The percussion is then buried, and the overall pace slows, for a new section. New, angry, metallic percussion sounds, accelerated tempo, luminous chord progressions that swell like waves, adding a touch of clarity and hope to the atmosphere. Fifteen minutes later, a whirring bass and club rhythm take over, while arpeggiated chords of varying intensity sail overhead, their timbre mostly reminiscent of the ’80s, an aesthetic that the artist often uses in her work.
The whole thing ends with a very cinematic musical brightening, a general zoom-out wide shot… on the synthesizer, followed by a panning movement towards the sky… also on the synthesizer. Back to the real world. A very fluid performance, certainly the result of rigorous preparation on Sheenah Ko’s part, as well as impressive mastery of her sonic arsenal. Above all, a satisfying glimpse into her atypical creativity.
OBUXUM
OBUXUM’s sounds are varied. We go from what might be a hip-hop sample to drums and sticks, to retro cyberpunk electro, to an abstract industrial groove, and lots more of these sounds that don’t seem congruent at all.

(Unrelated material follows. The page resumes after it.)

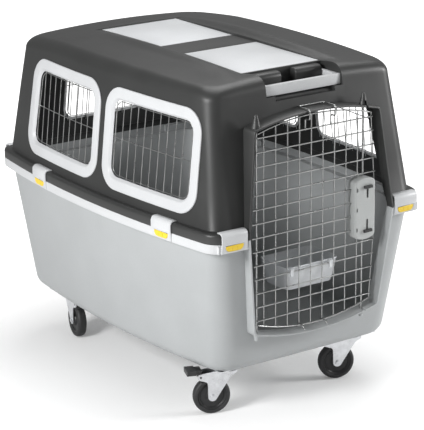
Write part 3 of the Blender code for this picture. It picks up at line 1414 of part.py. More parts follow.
def make_castor(name, place, braked):
    turn = Matrix.Rotation(math.radians(castor_turns()[name]), 4, "Z")
    swivel = place @ turn
    plate_top = -GAP
    plate_low = plate_top - PLATE_SHEET
    race_low = plate_low - RACE_HEIGHT
    fork_top = race_low - GAP
    fork_low = fork_top - FORK_SHEET
    nut_top = fork_low - GAP

    plate = add_part(f"castor_plate_{name}", box_mesh("plate", (
        place.translation + Vector((-PLATE_LENGTH / 2, -PLATE_WIDTH / 2, plate_low)),
        place.translation + Vector((PLATE_LENGTH / 2, PLATE_WIDTH / 2, plate_top)))), zinc())
    pin = [(0.0, plate_low + 0.001), (RACE_RADIUS, plate_low + 0.001),
           (RACE_RADIUS, race_low), (KINGPIN_RADIUS, race_low),
           (KINGPIN_RADIUS, nut_top), (KINGPIN_RADIUS + 0.003, nut_top),
           (KINGPIN_RADIUS + 0.003, nut_top - 0.005), (0.0, nut_top - 0.005)]
    boolean(plate, add_cutter(f"race {name}", turned("race", pin, 12, place)), "UNION")
    boolean(plate, add_cutter(f"rivets {name}", rivets(place)), "UNION")

    axle_z = WHEEL_RADIUS - CASTOR_HEIGHT
    fork = fork_mesh(fork_top, fork_low, axle_z)
    fork_part = add_part(f"castor_fork_{name}", fork, zinc())
    fork_part.matrix_world = swivel
    cut = [((0, 0, fork_low - 0.01), (0, 0, fork_top + 0.01), KINGPIN_RADIUS + RUN),
           ((-CASTOR_TRAIL, -0.04, axle_z), (-CASTOR_TRAIL, 0.04, axle_z),
            AXLE_RADIUS + GAP)]
    if braked:
        x, z = brake_pivot(fork_low)
        cut.append(((x, -0.04, z), (x, 0.04, z), BRAKE_PIN + RUN))
    cutter = add_cutter(f"fork holes {name}", rod_mesh("fork holes", cut, 8))
    cutter.matrix_world = swivel
    boolean(fork_part, cutter)

    inner = WHEEL_WIDTH / 2
    wheel_profile = [(AXLE_RADIUS + RUN, inner), (HUB_RADIUS, inner),
                     (DISC_RADIUS, inner - 0.005), (TYRE_INNER, inner - 0.001),
                     (WHEEL_RADIUS - 0.003, inner - 0.001), (WHEEL_RADIUS, inner - 0.005)]
    wheel_profile += [(r, -y) for r, y in reversed(wheel_profile)]
    wheel_profile.append(wheel_profile[0])
    across = swivel @ Matrix.Translation((-CASTOR_TRAIL, 0, axle_z)) \
        @ Matrix.Rotation(math.pi / 2, 4, "X")
    wheel = add_part(f"castor_wheel_{name}", turned("wheel", wheel_profile, 20, across),
                     black_rubber())
    smooth(wheel)

    leg_out = inner + 0.0015 + FORK_SHEET
    head = leg_out + GAP
    axle_profile = [(0.0, head + 0.004), (AXLE_HEAD, head + 0.004), (AXLE_HEAD, head),
                    (AXLE_RADIUS, head), (AXLE_RADIUS, -head), (AXLE_HEAD, -head),
                    (AXLE_HEAD, -head - 0.004), (0.0, -head - 0.004)]
    add_part(f"castor_axle_{name}", turned("axle", axle_profile, 8, across), zinc())
    if braked:
        make_brake(name, swivel, fork_low)


def brake_pivot(fork_low):
    """X and Z of the brake pedal's pivot in the castor's own frame."""
    return -CASTOR_TRAIL - BRAKE_BEHIND, fork_low - BRAKE_BELOW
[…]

All the same, and despite the abrupt transitions, there’s a narrative sense to the experience. We feel that a story is being built, that each little piece will eventually fit into the order of the others.
Through the confusing rhythms, the 90-degree turns, and the generally kaleidoscopic nature of its approach, OBUXUM is perhaps making an anthological work, a somewhat random raking over different eras of musical history. What she presents is a mosaic of creative samples from the four corners of the world and the mind, a great exercise in variety, in historical sonic bricolage that an hour can barely contain… or something like that. A towering work surely hides behind this music, and it’s not hard to appreciate.
ROSINA
It may be said of Rosina that they are not “people-pleasers”. Yet let’s look at their demands: a world where anyone can love the person they like, a world where people have their basic needs met, a world where people can feel joy. Wouldn’t these things make people happy?

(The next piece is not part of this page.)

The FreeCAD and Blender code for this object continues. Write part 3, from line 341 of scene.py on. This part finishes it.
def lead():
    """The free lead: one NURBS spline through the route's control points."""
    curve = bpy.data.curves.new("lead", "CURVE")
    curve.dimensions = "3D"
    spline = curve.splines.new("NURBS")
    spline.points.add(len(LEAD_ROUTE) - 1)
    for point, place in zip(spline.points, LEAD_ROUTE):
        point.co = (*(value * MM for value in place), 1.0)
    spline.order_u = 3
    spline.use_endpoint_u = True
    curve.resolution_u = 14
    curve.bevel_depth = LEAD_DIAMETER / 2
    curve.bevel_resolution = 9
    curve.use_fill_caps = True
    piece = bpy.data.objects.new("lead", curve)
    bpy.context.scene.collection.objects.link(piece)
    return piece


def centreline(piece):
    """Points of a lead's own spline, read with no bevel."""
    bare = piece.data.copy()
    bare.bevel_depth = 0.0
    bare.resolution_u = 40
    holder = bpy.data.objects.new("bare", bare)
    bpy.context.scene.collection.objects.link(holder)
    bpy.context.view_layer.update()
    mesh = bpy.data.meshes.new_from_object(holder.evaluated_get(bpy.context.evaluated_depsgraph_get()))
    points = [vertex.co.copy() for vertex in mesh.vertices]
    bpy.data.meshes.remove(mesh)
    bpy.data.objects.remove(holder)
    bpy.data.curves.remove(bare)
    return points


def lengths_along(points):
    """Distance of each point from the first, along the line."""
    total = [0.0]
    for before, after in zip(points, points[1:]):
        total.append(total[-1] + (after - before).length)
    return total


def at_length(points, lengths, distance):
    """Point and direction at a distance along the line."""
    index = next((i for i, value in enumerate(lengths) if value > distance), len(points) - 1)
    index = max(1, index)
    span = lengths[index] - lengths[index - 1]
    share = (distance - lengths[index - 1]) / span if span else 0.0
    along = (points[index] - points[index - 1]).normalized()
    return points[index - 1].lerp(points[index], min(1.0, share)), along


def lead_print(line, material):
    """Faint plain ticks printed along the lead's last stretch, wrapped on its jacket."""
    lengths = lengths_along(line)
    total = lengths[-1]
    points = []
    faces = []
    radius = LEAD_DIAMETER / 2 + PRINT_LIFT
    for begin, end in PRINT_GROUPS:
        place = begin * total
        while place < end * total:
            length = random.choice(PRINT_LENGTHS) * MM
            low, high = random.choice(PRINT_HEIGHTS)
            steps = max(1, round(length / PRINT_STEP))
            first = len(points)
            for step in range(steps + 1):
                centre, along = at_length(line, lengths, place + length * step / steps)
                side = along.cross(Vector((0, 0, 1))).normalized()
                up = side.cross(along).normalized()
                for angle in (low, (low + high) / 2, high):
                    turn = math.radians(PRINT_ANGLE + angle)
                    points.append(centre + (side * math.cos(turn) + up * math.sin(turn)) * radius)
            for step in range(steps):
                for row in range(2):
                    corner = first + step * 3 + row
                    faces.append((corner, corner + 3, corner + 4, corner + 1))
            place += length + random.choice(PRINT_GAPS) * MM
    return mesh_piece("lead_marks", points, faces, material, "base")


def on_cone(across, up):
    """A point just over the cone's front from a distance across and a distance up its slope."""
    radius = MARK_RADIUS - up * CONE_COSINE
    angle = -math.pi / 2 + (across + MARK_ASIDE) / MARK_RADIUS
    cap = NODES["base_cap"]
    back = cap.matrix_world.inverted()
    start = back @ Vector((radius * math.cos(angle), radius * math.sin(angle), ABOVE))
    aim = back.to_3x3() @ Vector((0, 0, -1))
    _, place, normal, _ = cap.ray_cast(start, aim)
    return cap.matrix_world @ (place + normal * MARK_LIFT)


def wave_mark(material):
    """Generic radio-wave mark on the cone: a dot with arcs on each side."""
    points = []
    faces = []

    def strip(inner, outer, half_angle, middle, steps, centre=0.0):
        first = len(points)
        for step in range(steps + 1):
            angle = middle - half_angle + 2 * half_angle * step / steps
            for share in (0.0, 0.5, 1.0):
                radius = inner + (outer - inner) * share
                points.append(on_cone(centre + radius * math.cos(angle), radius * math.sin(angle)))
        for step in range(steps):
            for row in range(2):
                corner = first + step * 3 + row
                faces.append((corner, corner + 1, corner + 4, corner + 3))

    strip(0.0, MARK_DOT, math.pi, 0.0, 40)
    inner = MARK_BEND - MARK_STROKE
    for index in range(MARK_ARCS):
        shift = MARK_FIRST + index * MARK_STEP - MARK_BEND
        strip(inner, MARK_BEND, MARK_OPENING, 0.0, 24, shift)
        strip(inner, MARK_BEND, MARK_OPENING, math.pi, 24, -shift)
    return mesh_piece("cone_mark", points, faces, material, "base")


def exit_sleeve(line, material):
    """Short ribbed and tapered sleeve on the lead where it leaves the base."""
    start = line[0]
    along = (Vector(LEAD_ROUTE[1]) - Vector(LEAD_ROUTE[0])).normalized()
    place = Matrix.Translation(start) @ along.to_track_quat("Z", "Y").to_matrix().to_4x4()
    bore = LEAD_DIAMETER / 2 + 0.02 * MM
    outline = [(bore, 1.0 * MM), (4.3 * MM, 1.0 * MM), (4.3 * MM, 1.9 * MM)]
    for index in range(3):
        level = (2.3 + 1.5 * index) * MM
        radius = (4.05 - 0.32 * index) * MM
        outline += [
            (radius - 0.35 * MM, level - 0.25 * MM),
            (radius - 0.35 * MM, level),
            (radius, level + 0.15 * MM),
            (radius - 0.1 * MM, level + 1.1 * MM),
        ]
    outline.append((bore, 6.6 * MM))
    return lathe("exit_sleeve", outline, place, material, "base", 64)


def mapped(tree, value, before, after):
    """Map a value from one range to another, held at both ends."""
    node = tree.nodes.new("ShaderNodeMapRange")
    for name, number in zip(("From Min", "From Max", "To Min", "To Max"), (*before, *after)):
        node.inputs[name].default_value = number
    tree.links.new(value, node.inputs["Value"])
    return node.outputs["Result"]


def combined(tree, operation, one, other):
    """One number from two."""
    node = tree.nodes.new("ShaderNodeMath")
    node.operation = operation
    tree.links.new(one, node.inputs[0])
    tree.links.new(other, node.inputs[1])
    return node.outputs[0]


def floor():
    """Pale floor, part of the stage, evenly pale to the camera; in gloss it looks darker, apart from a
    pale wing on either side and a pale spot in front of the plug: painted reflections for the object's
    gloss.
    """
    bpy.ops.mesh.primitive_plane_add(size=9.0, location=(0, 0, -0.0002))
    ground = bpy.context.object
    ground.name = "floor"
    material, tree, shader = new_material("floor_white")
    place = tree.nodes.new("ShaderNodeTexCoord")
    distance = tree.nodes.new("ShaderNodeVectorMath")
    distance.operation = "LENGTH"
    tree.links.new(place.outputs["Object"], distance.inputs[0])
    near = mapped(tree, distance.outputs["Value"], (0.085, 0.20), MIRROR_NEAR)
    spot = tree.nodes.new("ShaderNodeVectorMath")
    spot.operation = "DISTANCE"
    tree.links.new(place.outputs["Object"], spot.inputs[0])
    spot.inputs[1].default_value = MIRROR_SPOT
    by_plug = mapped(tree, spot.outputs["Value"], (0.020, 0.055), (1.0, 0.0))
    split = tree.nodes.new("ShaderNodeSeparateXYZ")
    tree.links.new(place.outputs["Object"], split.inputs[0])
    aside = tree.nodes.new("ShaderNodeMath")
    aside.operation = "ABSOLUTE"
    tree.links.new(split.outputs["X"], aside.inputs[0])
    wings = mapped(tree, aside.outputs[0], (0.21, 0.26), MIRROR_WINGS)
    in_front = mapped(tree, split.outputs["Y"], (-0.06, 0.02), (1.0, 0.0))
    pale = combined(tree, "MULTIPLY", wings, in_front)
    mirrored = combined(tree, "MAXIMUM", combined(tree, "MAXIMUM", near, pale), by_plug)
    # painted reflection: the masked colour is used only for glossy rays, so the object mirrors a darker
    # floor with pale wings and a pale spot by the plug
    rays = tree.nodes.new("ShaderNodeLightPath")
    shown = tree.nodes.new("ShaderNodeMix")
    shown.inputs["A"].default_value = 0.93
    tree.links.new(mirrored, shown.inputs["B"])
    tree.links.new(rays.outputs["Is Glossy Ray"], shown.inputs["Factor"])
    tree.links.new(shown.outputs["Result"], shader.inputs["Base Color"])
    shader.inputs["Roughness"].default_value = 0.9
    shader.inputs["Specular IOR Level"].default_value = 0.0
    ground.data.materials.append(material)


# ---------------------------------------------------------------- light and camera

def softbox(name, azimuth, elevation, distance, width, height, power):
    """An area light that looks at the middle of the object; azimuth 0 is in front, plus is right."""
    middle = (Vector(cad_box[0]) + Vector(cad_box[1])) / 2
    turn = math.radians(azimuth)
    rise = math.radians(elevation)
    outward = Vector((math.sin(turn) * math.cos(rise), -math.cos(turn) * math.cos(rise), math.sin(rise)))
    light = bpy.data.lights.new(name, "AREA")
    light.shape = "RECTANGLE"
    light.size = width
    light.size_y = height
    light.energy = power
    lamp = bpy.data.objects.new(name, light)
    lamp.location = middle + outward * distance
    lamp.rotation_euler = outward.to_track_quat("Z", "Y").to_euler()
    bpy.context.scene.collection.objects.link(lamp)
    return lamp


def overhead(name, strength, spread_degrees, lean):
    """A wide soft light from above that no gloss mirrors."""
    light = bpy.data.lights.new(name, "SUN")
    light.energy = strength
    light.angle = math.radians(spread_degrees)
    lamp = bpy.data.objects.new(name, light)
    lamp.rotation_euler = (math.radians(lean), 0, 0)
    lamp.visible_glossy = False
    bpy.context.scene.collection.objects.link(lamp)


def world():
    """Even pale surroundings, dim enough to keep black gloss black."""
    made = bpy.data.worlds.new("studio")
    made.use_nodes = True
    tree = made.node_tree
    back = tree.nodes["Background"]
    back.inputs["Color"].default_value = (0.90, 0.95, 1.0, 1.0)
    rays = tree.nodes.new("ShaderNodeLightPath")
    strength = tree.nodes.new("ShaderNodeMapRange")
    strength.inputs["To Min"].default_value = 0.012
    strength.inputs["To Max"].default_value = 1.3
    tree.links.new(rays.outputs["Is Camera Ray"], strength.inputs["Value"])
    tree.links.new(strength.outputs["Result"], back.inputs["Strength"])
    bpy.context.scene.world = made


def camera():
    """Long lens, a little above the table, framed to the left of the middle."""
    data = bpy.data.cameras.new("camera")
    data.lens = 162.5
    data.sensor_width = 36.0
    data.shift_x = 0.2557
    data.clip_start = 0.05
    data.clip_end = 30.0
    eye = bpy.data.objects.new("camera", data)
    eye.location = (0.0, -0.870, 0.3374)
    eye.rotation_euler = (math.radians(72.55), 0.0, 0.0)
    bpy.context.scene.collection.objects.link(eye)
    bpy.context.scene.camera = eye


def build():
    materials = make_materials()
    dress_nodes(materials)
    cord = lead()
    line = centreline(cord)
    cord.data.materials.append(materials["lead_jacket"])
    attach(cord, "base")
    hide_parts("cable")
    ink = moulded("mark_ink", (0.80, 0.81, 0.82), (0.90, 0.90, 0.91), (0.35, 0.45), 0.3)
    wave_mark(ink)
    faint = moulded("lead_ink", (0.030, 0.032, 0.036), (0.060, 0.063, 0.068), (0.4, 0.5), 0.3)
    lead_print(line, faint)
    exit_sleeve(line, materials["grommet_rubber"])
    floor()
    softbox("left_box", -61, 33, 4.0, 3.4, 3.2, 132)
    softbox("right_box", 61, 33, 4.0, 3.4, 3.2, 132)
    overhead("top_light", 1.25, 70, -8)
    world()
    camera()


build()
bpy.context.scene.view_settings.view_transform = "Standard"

The ROSINA trio is led by poet, singer and producer ROSINA, as well as drag performer and multidisciplinary artist Franny Galore-Wngz, with producer Murr at the DJ station. Eccentric personalities, the two pretend to be English during their performance, adopting the accent and everything. This is just a glimpse of the mischievousness that radiates from these two people.

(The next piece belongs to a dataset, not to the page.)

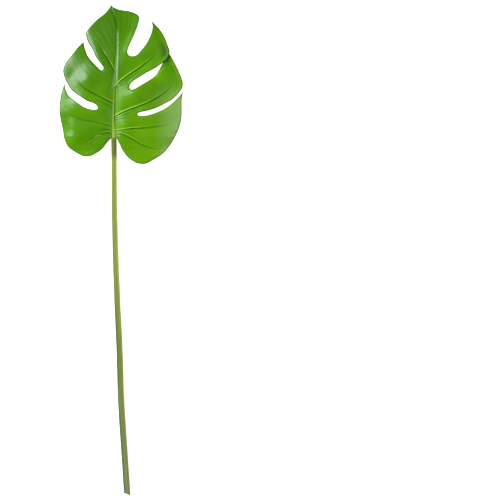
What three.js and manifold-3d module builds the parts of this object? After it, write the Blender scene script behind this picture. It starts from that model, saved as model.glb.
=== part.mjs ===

The members of ROSINA like to play their music at dusk. A symbolic reminder of their mantra: that nothing lasts forever, that everything is ephemeral, both joy and suffering. “We’re tired. We don’t want to be mad all the f****** time.”, says ROSINA (the artist). In the face of adversity, these weeds that grow in the cracks of hope decide to turn towards love, towards others, to embrace the sensual weirdness of our outer and inner worlds. A reconquest of the world through a reconquest of the self, which, as they say, can be scary. All of this with a self-assured, liberated, almost punk attitude, the DIY spirit in full force, against a backdrop of danceable music, embellished by affirmative lyrics like “I want to feel joy”, and mantras that seem to come from a pure, unadulterated train of consciousness. Consciousness that has surely been tested, bent, twisted and scratched by the world, but honest nonetheless.
Maybe not the most coherent, or smooth, or musically impressive performance, but ROSINA’s strength definitely lies in the free-flowing energy. One of the best, rooted in the euphoria, the terror, the flourishing rollercoaster that is queerness, and ultimately provoking great pleasure, and, no doubt, great liberation to whoever needs it.